There were other errors brought about, no doubt, by the confusion mentioned. Hearsay evidence was admitted in respect to what the insured had said about the policy and his writing a letter to obtain it. The declarations of a deceased person in his own favor are no more competent than are those of a living person. (Matter of Berardini, 238 App. Div. 433, 435, and cases cited.)

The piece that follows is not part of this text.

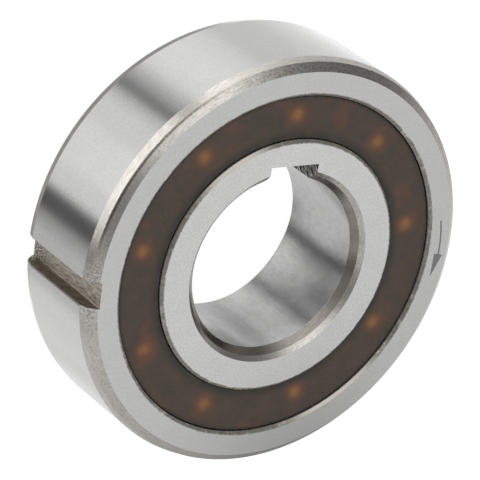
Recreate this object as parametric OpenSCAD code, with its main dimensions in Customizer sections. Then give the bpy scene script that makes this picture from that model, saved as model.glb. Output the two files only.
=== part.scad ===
// Sprag clutch built into a ball bearing of the 62 series
// Two keyed steel rings run on a row of balls. Behind the balls a row of sprags
// lets the inner ring turn one way only. A plastic cage in two halves spaces
// both rows, and its front web closes the gap between the rings.
// The axis is Z, the back face lies on z = 0 and the marked front face looks up.

/* [Rings] */
// Outside diameter of the outer ring
outside_diameter = 47; // [44:0.5:50]
// Diameter of the shaft bore
bore_diameter = 20; // [18:0.5:22]
// Width of both rings, face to face
ring_width = 14; // [12.6:0.2:16]
// Radial wall of the outer ring, from its outside to its shoulder
outer_wall = 3.9; // [3.6:0.1:4.4]
// Radial wall of the inner ring, from the bore to its shoulder
inner_wall = 4.6; // [4.2:0.1:5]
// Radial depth of the corners at the bore and the outside
corner_depth = 1.17; // [0.8:0.01:1.3]
// Length of the outside corner along the axis
outside_corner_length = 1.75; // [1.5:0.05:2.1]
// Where its two facets meet, as a share of that length
outside_break_length = 0.57; // [0.5:0.01:0.65]
// The same point, as a share of the corner's depth
outside_break_depth = 0.24; // [0.2:0.01:0.4]
// Length of the bore corner along the axis
bore_corner_length = 1.3; // [1.1:0.05:1.5]
// Where its two facets meet, as a share of that length
bore_break_length = 0.65; // [0.6:0.01:0.7]
// The same point, as a share of the corner's depth
bore_break_depth = 0.56; // [0.45:0.01:0.59]
// Small edge on the shoulders and tracks
edge_break = 0.25; // [0.15:0.05:0.3]

/* [Keyways] */
// Width of the keyway in the bore
keyway_width = 6; // [5:0.5:6]
// Depth of that keyway, from the bore to its flat bottom
keyway_depth = 1.7; // [1.2:0.1:1.8]
// Angle of the bore keyway, and of the first ball
keyway_angle = 87; // [0:1:359]
// Width of the slot in the outside
slot_width = 3; // [2:0.5:4]
// Depth of that slot, from the outside to its flat bottom
slot_depth = 1.5; // [1:0.1:1.6]
// Angle of the outside slot
slot_angle = 180; // [0:1:359]

/* [Balls] */
// Number of balls
ball_count = 9; // [8:1:9]
// Depth of the ball grooves below the shoulders
groove_depth = 0.675; // [0.55:0.025:0.8]
// Radius of the grooves, as a share of the ball's diameter
groove_share = 0.52; // [0.51:0.01:0.54]
// Running clearance between a ball and each groove
ball_clearance = 0.04; // [0.04:0.01:0.06]

/* [Sprags] */
// Depth of the sprag tracks below the shoulders
track_depth = 0.5; // [0.4:0.05:0.6]
// Thickness of a sprag, across its flanks
sprag_thickness = 3; // [2.6:0.1:3]
// Radius of the cam at each end, as a share of the space between the tracks
cam_share = 0.57; // [0.54:0.01:0.62]
// Angle about the ring axis from a sprag's middle to each point of contact
grip_angle = 0.62; // [0.5:0.02:0.7]
// Lean of the flanks, inner end forward
sprag_lean = 8; // [4:1:8]
// Tilt by which a sprag lets go
release_tilt = 5; // [3:1:5]
// Depth of the waist in each flank
waist_depth = 0.4; // [0.2:0.1:0.5]
// Radius of that waist
waist_radius = 1.6; // [1.4:0.1:2]
// Clearance between a sprag and each track
track_clearance = 0.04; // [0.04:0.01:0.06]
// Clearance between a sprag and its window
window_clearance = 0.05; // [0.05:0.01:0.08]

/* [Cage] */
// How far the cage's front lies below the ring faces
front_recess = 0.4; // [0.35:0.05:0.6]
// How far its back lies inside the back face
back_recess = 0.7; // [0.5:0.1:0.9]
// Radial gap from the ball cage to the ring shoulders
cage_gap = 0.06; // [0.06:0.02:0.3]
// Radial gap from the sprag cage to the sprag tracks
sprag_cage_gap = 0.4; // [0.3:0.05:0.5]
// Thickness of the web in front of each ball
web_thickness = 0.6; // [0.5:0.1:0.7]
// Clearance between a ball and its pocket
pocket_clearance = 0.06; // [0.05:0.01:0.1]
// How far the claws of the pockets reach past the ball centres
claw_length = 1.65; // [1.2:0.05:1.8]
// Thickness of the two rims that close the sprag windows
rim_thickness = 0.6; // [0.5:0.05:0.65]
// Side of the square posts that carry the sprag cage
post_side = 2; // [1.6:0.1:2]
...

As there is no named beneficiary no one has an absolute right after proof of death to bring an action on this type of policy. (McCarthy v. Prudential Insurance Co., 252 N. Y. 459; Zahn v. Metropolitan Life Ins. Co., 250 App. Div. 231.) First the company must make a determination as to whom the policy should be paid in Anew of equitable rights. The payment of the premiums is an element to be considered, for without such payment there would be no insurance. (Zahn v. Metropolitan Life Ins. Co., supra:) After the company has acted, or unreasonably failed to act, a cause of action arises in equity in favor of any one aggrieved. Contending claimants may properly be brought into court to have conflicting claims adjudicated. Unless the company denies liability on the policy, it has no further interest in the suit.
These actions are equitable in their nature and courts proceed to a determination on equitable principles in respect to the rights of the parties. Whoever may eventually recover here, there should be provision for payment of the funeral expenses to the mother. As there is to be a new trial, it is unnecessary to determine the question of double indemnity.
For the reasons stated the judgment should be reversed on the law and for error in fact and a new trial granted, with costs to *288plaintiff-appellant against the defendant company, and with costs against the defendant administrator to abide the event. The cross-appeal by the defendant company should be dismissed.
Carswell, Johnston and Close, JJ., concur; Lazansky, P. J., concurs in result.
Judgment reversed on the law and for error in fact and a new trial granted, with costs to plaintiff-appellant against the defendant company; and with costs against the defendant administrator to abide the event. The cross-appeal of the defendant company is dismissed.